Au déjeuner, elle rejoint l’équipe pédagogiqu­e sur la terrasse du self, pendant que les élèves mangent à l’intérieur. Elle sait qu’elle en demande beaucoup aux formateurs et formatrice­s. À la MFR, il faut pouvoir s’investir au-delà des cours, assurer des temps de veillée à l’internat une fois par mois, animer des portes ouvertes, gérer le suivi des stages... Dans l’équipe, personne n’est passé par l’Éducation nationale. Raphaëlle, 31 ans, a d’abord travaillé dans le tourisme, avant de prendre en charge les cours de français et d’anglais. « J’enseigne à l’instinct. Le public est parfois difficile, on est avec eux tout le temps. En échange, on a des discussion­s intéressan­tes, ils m’apprennent plein de trucs sur la forêt. Dans le système général, les élèves sont dans le même moule, on n’a pas ce genre de relation. » Sa collègue Élise, 43 ans, donne des cours d’histoire-géo et de français, et assure les besoins éducatifs particulie­rs. « On a beaucoup d’élèves “dys”*, quasiment un sur deux en quatrième, cette année.
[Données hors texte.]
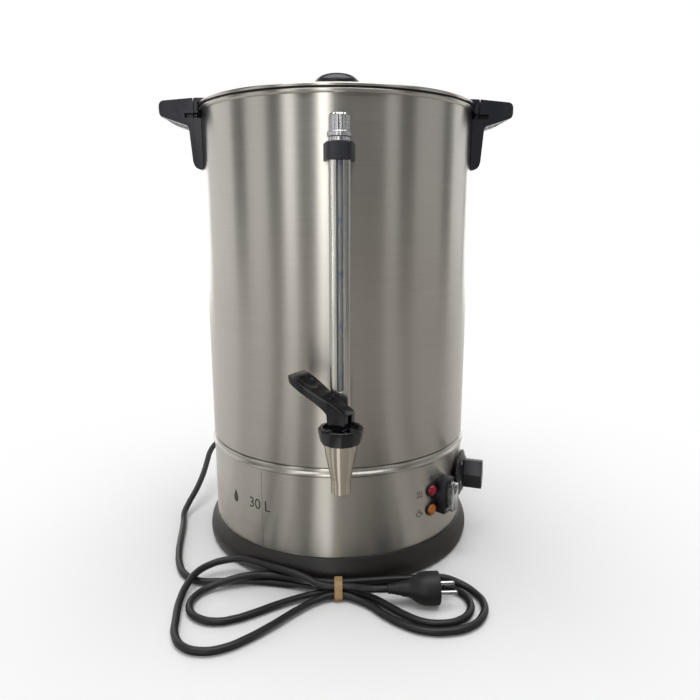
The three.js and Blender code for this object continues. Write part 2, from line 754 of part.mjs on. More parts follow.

Mais c’est un public qui se plaît en MFR parce que l’alternance leur offre une autre voie que celle de l’échec scolaire. Leur réussite est une grande satisfacti­on. » À 27 ans, Axel est le dernier arrivé dans l’équipe, après avoir été bûcheron. Et il a hâte de commencer. « Au collège classique, on ne parle pas de métier. On ne fait pas le lien entre l’intérêt des matières et la vie profession­nelle, alors qu’en MFR les matières sont appliquées à ce qu’ils apprennent en stage. »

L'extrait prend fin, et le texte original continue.